Membri di Save the Children tra le vittime civili in Myanmar

I loro corpi tra i 35 ritrovati il giorno di Natale. Erano neo papà. La richiesta di una riunione urgente del Consiglio di sicurezza Onu sulle misure da adottare

Tra le 35 persone – uomini, donne e bambini – uccise venerdì 24 dicembre in un attacco dell’esercito del Myanmar nello Stato di Kayah, nell’est del Paese, i cui corpi, bruciati e mutilati, sono stati ritrovati la mattina di Natale, c’erano anche i due operatori di Save the Children che erano stati dichiarati dispersi. La conferma è arrivata ieri, 28 dicembre, direttamente dall’organizzazione internazionale, che è presente nel Paese dal 1995, fornendo assistenza sanitaria, cibo, istruzione e programmi di protezione dell’infanzia attraverso più di 50 partner e 900 dipendenti.

I due membri dello staff erano entrambi neo-papà, appassionati dell’educazione dei bambini. Uno di loro aveva 32 anni, un figlio di 10 mesi e lavorava da due anni con Save the Children come addetto alla formazione degli insegnanti. L’altro aveva 28 anni e una figlia di tre mesi e si era unito all’organizzazione sei anni fa. Per il momento, per motivi di sicurezza, non vengono diffuse le loro identità. Sono stati coinvolti nell’attacco mentre stavano tornando al loro ufficio dopo un intervento umanitario in una comunità vicina. I militari hanno fermato il convoglio e costretto le persone a scendere dalle auto. Alcuni sono stati arrestati, molti sono stati uccisi e i loro corpi bruciati.

Inger Ashing, Ceo internazionale di Save the Children, parla di una notizia «davvero terrificante. La violenza contro civili innocenti, compresi gli operatori umanitari, è intollerabile e questo attacco insensato è una violazione al diritto umanitario internazionale – afferma -. Siamo scossi dalle violenze perpetrate contro i civili e il nostro staff, che è impegnato in attività umanitarie a sostegno di milioni di bambini in tutto il Myanmar. Le indagini sulla natura dell’incidente continuano e stiamo facendo tutto il possibile per garantire al nostro personale e alle famiglie delle vittime il supporto di cui hanno bisogno dopo questo devastante evento. Purtroppo, questo non è un caso isolato – prosegue -. La popolazione del Myanmar continua a essere presa di mira dall’escalation di violenze e questi terribili episodi richiedono una risposta ferma e immediata».

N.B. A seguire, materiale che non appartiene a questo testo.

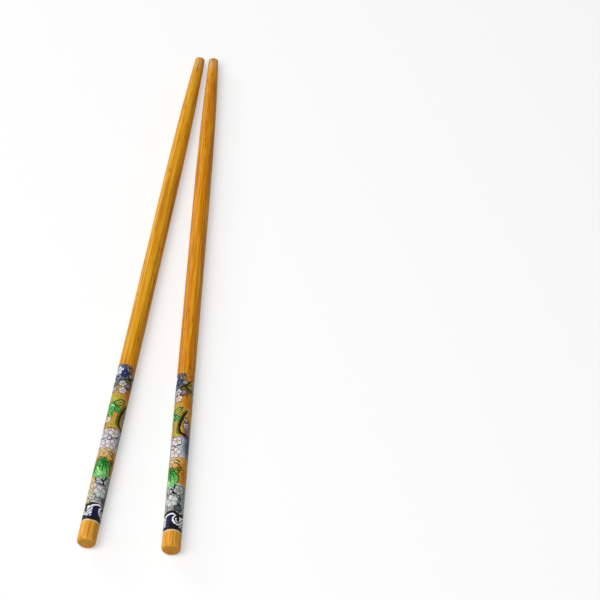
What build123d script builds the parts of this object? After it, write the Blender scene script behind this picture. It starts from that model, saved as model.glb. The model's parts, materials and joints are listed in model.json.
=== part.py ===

La richiesta dell’organizzazione è che il Consiglio di sicurezza delle Nazioni Unite si riunisca «il prima possibile per definire le misure che intende adottare per chiedere conto ai responsabili di questi fatti – ancora le parole di Ashing -. Gli Stati membri dovrebbero imporre un embargo sulle armi, concentrandosi anche sulla limitazione degli attacchi aerei osservati negli ultimi giorni. L’Associazione delle Nazioni del Sud-est asiatico (Asean) deve inoltre convocare una riunione urgente per rivedere e attuare l’Accordo in cinque punti stabilito ad aprile, che chiede l’immediata cessazione delle violenze in Myanmar». Ancora, nelle parole del Ceo internazionale di Save the Children, «l’inviato speciale dell’Asean deve adoperarsi affinché si trovi una mediazione per una soluzione diplomatica. Questi passaggi – conclude – sono terribilmente urgenti per proteggere i bambini e gli operatori umanitari. La nostra Organizzazione è affranta per due amati e insostituibili colleghi, la cui morte rappresenta una perdita per i bambini di Kayah e di tutto il Myanmar».

Al momento, informano da Save the Children, a seguito dell’attacco del 24 dicembre, sono state sospese temporaneamente le operazioni a Kayah, Chin e in alcune aree di Magway e Kayin. «L’organizzazione rimane comunque impegnata nell’aiutare i bambini più vulnerabili in Myanmar, specialmente in questo periodo di violenze estreme e di crisi», assicurano.